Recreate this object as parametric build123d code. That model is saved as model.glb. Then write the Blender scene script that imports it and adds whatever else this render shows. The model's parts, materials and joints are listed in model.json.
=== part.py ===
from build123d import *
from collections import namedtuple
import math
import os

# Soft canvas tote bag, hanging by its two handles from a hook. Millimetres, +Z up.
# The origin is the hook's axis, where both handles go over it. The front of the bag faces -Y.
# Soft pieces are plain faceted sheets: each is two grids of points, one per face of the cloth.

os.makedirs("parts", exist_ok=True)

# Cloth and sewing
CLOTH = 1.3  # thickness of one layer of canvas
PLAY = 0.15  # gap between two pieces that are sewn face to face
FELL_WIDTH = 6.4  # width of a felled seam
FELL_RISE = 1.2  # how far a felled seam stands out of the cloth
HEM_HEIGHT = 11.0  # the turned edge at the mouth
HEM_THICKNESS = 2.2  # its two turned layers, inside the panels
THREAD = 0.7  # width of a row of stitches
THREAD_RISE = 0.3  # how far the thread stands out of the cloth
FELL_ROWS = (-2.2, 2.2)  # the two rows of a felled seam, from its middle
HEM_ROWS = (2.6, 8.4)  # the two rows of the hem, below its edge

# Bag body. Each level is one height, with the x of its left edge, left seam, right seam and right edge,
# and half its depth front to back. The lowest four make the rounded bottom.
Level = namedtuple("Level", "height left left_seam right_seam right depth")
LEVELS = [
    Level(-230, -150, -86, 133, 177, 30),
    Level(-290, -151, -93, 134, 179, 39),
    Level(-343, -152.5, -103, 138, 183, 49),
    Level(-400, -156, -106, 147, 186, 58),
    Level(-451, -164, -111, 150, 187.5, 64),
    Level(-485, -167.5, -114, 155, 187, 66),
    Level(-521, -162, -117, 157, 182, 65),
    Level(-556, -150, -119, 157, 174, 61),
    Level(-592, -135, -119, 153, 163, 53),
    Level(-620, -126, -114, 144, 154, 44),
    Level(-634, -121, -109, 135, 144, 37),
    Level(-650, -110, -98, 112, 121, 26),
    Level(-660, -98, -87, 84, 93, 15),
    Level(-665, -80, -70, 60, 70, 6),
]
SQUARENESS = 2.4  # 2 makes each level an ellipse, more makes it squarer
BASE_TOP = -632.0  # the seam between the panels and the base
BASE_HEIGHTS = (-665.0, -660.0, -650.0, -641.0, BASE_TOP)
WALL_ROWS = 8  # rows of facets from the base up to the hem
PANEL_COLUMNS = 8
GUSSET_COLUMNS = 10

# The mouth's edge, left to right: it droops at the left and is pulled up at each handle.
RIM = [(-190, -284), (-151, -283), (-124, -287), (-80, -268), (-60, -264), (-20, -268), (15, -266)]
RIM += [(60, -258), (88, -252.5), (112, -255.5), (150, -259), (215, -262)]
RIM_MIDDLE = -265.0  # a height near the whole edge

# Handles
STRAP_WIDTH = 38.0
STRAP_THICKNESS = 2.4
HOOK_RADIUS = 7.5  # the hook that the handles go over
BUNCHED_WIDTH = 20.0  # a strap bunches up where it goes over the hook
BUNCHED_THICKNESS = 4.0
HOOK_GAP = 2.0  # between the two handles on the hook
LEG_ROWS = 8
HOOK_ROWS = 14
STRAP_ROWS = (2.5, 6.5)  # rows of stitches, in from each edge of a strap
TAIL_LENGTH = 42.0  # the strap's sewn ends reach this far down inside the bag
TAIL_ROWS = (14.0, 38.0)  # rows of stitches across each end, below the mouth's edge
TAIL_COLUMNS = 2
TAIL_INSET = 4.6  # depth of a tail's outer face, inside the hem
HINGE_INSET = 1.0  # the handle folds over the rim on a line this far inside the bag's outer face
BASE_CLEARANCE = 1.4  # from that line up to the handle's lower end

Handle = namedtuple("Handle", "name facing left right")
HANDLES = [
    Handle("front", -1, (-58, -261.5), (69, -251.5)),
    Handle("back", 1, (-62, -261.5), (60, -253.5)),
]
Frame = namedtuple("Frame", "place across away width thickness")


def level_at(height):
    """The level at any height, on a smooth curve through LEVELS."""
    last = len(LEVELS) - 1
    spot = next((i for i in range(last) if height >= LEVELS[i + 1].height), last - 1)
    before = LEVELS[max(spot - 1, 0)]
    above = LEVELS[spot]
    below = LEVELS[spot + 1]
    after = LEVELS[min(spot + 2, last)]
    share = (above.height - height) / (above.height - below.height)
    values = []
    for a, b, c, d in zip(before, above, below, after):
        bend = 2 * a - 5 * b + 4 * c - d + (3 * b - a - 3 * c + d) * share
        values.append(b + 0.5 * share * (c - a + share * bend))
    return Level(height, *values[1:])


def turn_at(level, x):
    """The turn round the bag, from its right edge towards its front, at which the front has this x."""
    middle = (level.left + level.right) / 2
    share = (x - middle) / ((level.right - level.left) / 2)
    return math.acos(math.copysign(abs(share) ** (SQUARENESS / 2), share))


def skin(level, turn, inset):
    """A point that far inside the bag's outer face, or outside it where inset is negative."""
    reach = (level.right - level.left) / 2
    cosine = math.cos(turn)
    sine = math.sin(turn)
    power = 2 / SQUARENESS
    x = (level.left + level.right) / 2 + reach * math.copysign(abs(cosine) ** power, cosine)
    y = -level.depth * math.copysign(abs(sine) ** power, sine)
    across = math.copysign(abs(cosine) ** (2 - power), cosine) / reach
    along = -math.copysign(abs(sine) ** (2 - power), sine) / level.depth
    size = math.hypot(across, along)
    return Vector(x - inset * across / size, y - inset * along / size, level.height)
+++
What this task involves
Identify each line of the material where the word "parts" shows up, and copy it.

Written response
Recreate this object as parametric build123d code. That model is saved as model.glb. Then write the Blender scene script that imports it and adds whatever else this render shows. The model's parts, materials and joints are listed in model.json.
os.makedirs("parts", exist_ok=True)